Once the Stim simulations have been performed to estimate the circuit eigenvalues, we then estimate the gate eigenvalues and Pauli error probabilities with the function estimate_gate_noise. We will discuss this process in the context of GLS, though at large scales it is essential to only construct the diagonal of the circuit eigenvalue estimator covariance matrix $\Omega$ and hence only perform WLS. First, we calculate the sparse block diagonal Cholesky factorisation of the circuit log-eigenvalue estimator covariance matrix $\Omega^\prime=LL^\intercal$, and calculate the inverse of the Cholesky factor $L^{-1}$. Then we left-divide the scaled design matrix $L^{-1}A$ by the scaled circuit log-eigenvalues $L^{-1}\bm{b}$ to obtain the estimated gate log-eigenvalues $\hat{\bm{x}}$. The left-division operator in Julia leverages the sparse structure of the inversion problem and is very fast. Once we have the gate log-eigenvalues, we can straightforwardly estimate the Pauli error probabilities for each gate in the circuit.

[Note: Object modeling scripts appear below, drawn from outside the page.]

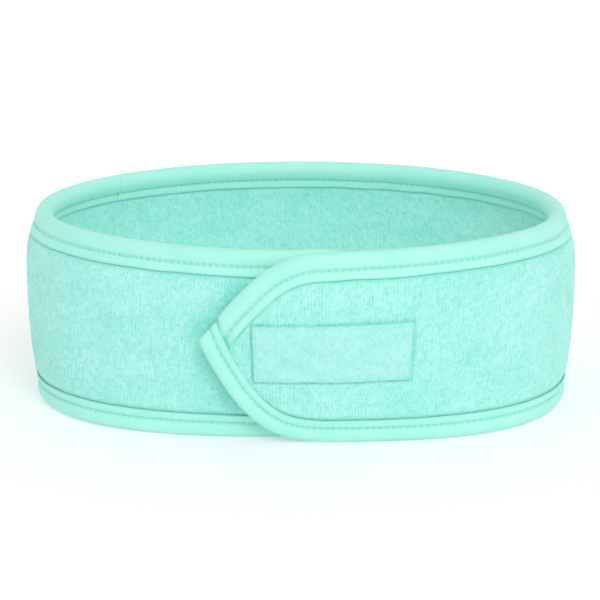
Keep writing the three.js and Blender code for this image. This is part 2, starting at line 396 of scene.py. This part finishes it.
loopLook = dict(
    # deep is the colour of the painted shade in the pile's pits, seam and rim
    base=(0.42, 0.855, 0.79), pale=(0.47, 0.885, 0.825), deep=(0.22, 0.71, 0.62),
    roughness=0.9, specular=0.1,
    sheen=0.35, sheenRoughness=0.5, sheenTint=(0.9, 1, 0.98, 1),
    pitShare=0.6, curlShare=0.3,
    bumpHeight=0.4, bump=0.8,
)


def loopMaterial():
    look = loopLook
    cloth = Cloth("loopPile", look)
    curls = cloth.noise(cloth.strip(0.5, 0.8), 3.0, 0.65)
    clouds = cloth.noise(cloth.place(0.16, 0.16, 0.2))
    body = cloth.mix(clouds.between(0.35, 0.65), look["base"], look["pale"])
    # painted shade: darker in the pile's pits and between the curls
    pitShade = cloth.depth() * look["pitShare"] + (1 - curls.between(0.32, 0.52)) * look["curlShare"]
    cloth.set("Base Color", cloth.mix(pitShade.between(0, 1), body, look["deep"]))
    cloth.bump(curls, look["bumpHeight"], look["bump"])
    return cloth.material


hookLook = dict(
    base=(0.44, 0.90, 0.81), shade=(0.34, 0.83, 0.735),
    roughness=0.45, specular=0.45,
    bumpHeight=0.1, bump=0.3,
)


def hookMaterial():
    look = hookLook
    cloth = Cloth("hookTape", look)
    weave = cloth.noise(cloth.place(2, 2, 2), 1.0)
    colour = cloth.mix(weave.between(0.35, 0.65), look["base"], look["shade"])
    cloth.set("Base Color", colour)
    cloth.bump(weave, look["bumpHeight"], look["bump"])
    return cloth.material


materials = dict(
    terry=terryMaterial(), binding=tapeMaterial(), thread=threadMaterial(),
    loop_tape=loopMaterial(), hook_tape=hookMaterial(),
)
print("materials made")

# The strip's three lengths. Each spans one joint, between the two places in bend, and stands
# for the frame's pieces on the bodies in stands.
lengths = {
    "flap_side": dict(
        ends=(flapTip, sideJoin), tip=flapTip, away=1, bodies=("right_arm", "flap"),
        bend=(band["flapRoot"] + 25, band["flapRoot"] - 25), stands=("flap", "right_arm")),
    "right_back": dict(
        ends=(sideJoin, backJoin), tip=None, away=0, bodies=("back", "right_arm"),
        bend=(rightHinge + 20, rightHinge - 16), stands=("back",)),
    "left_side": dict(
        ends=(backJoin, underTip), tip=underTip, away=-1, bodies=("back", "left_arm"),
        bend=(leftHinge - 22, leftHinge + 22), stands=("left_arm",)),
}


def bendAcross(piece, length):
    first, second = [wall(s, middleZ, 0) for s in length["bend"]]
    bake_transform(piece)


# heights of the top and the bottom edge at a distance from a pointed end's tip
def tipOutline(distance):
    tip = middleZ + band["tipAboveMiddle"]
    up = np.clip(1 - distance / band["upperLength"], 0, 1) ** band["upperFullness"]
    down = np.clip(1 - distance / band["lowerLength"], 0, 1) ** band["lowerFullness"]
    tuck = smooth(distance, *band["tuckBegins"]) * (1 - smooth(distance, *band["tuckEnds"]))
    return tip + (height - tip) * (1 - up) - band["tipTuck"] * tuck, tip * down


patch = dict(
    fromTip=19.0, tall=20.8, loopLong=55.8, hookLong=40.0,
    foot=2.175,           # middle of the wall to the patches' backs
    loopThick=1.6, hookThick=0.8,
    step=0.36,            # mm between the surface's points
    bevel=0.7,            # the edges are rounded this far in
    wobble=0.18,          # how far the cut edges stray
    seamIn=1.1, seamDeep=0.3, seamWide=0.5,
    seamSpots=40, seamJitter=0.16, seamThread=0.4,
)
patchStart = flapTip + patch["fromTip"]

terry = dict(
    stepS=0.37, stepZ=0.72,   # mm between the surface's points
    backColumns=10,
    inset=2.3,            # the cloth's edge lies this far inside the bound edge
    blunt=4.2,            # the panel ends this far inside the point of the binding
    ground=0.125,         # the hidden face of the cloth
    swell=0.6,            # how far the pile stands out beyond the ground cloth
    swellFrom=9.1, swellTo=11.4,   # mm from the edge, where it comes out from under the hem
    wale=0.15, wales=1.12, tuft=0.07, fibre=0.17, nap=0.10,
    crease=0.6, creaseWide=0.6,    # the pile is pressed in beside the patch
    shadowReach=5.0, shadow=2.4,   # painted shadow: the pile is darker where the flap's edge lies on it
    outerSeed=11, innerSeed=37,
)


# height of the pile over its mean, and of its nap, in mm
def pile(s, z, seed):
    nap = patches(s, z, 17, 12, seed + 3) + 0.5 * patches(s, z, 6, 5, seed + 4)
    drift = 0.9 * patches(s, z, 13, 11, seed + 5) + 0.22 * patches(s, z, 3.1, 3.4, seed + 6)
    rows = np.cos(2 * math.pi * (s + drift) / terry["wales"])
    rows = rows * (0.6 + 0.6 * patches(s, z, 2.4, 1.7, seed))
    clumps = patches(s, z, 1.5, 1.3, seed + 1)
    fine = patches(s, z, 0.74, 0.8, seed + 2)
    return terry["wale"] * rows + terry["tuft"] * clumps + terry["fibre"] * fine, terry["nap"] * nap


# how near a place on the flap is to the outline of the patch sewn on it, 1 on the outline
def besidePatch(s, z):
    outS = np.maximum(patchStart - s, s - patchStart - patch["loopLong"])
    outZ = np.abs(z - middleZ) - patch["tall"] / 2
    outside = np.hypot(np.maximum(outS, 0), np.maximum(outZ, 0))
    apart = np.where((outS < 0) & (outZ < 0), np.maximum(outS, outZ), outside)
    return np.exp(-((apart - 0.25) / terry["creaseWide"]) ** 2)


# the painted shadow of the flap's edge on the covered end: how near a place is to the flap's
# outline over it, from 0 to 1
def flapEdgeShadow(s, z):
    s, z = np.broadcast_arrays(s, z)
    overTip = ringLength + flapTip
    distance = np.linspace(0, 45, 120)
    outlineS = np.concatenate([distance, distance]) + overTip
    outlineZ = np.concatenate(tipOutline(distance))
    near = np.zeros_like(s)
    close = s > overTip - 12
    apart = np.hypot(s[close][:, None] - outlineS, z[close][:, None] - outlineZ).min(1)
    near[close] = np.exp(-(apart / terry["shadowReach"]) ** 2)
    return near * (0.65 + 0.35 * patches(s, z, 7, 6, 44))


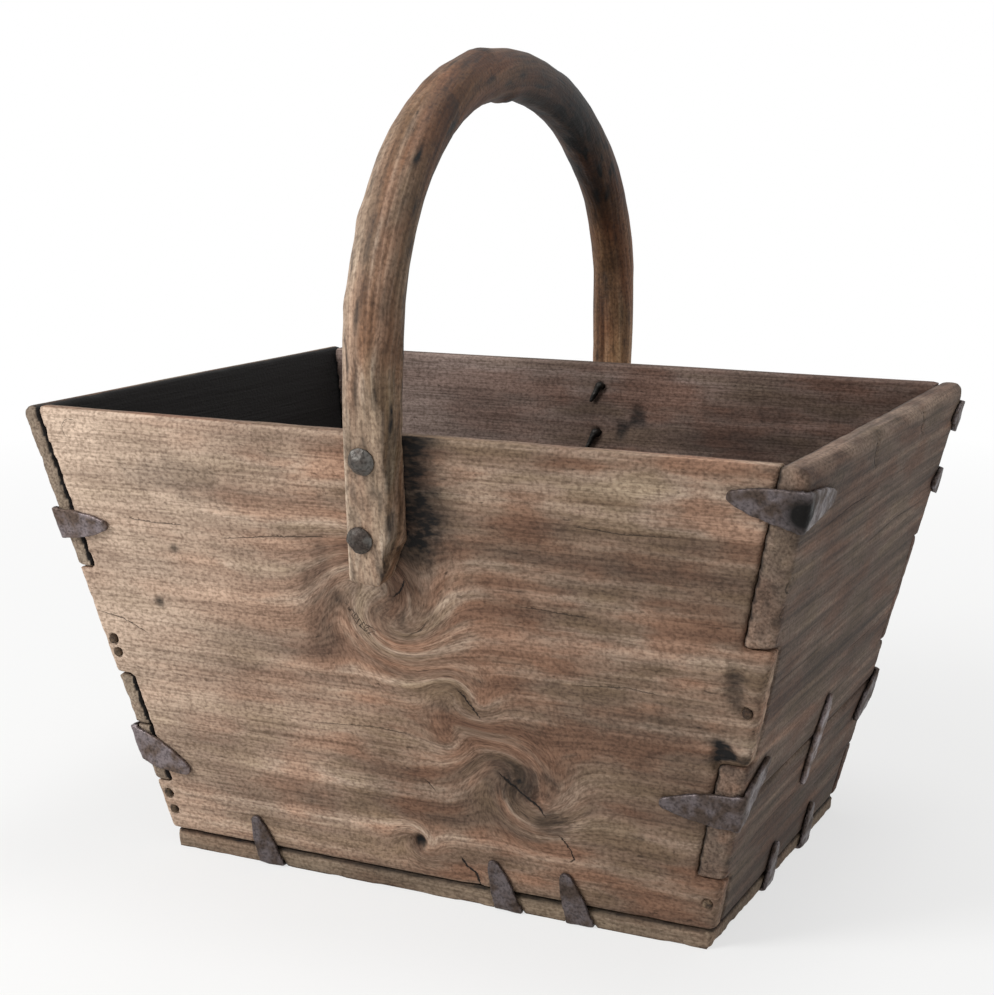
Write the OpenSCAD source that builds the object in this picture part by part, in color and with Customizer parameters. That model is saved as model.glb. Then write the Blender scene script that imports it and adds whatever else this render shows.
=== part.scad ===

However, these estimates are not guaranteed to be valid probability distributions, so we must project the estimates into the probability simplex. As discussed in arXiv:2502.21044, we perform this projection in the Mahalanobis distance with the fast convex solver SCS.jl. We can optimise calculation of the precision matrix such that the only matrix inversion required is the highly-optimised inversion of the circuit log-eigenvalue estimator covariance matrix $\Omega^\prime$. This projection performs best, at least at small scales, when single-threaded by setting ENV["OMP_NUM_THREADS"] = "1" in ~/.julia/config/startup.jl, but this causes large performance regressions in other linear algebra routines in the package, so the setting is only advised when benchmarking the time taken to perform ACES noise estimation.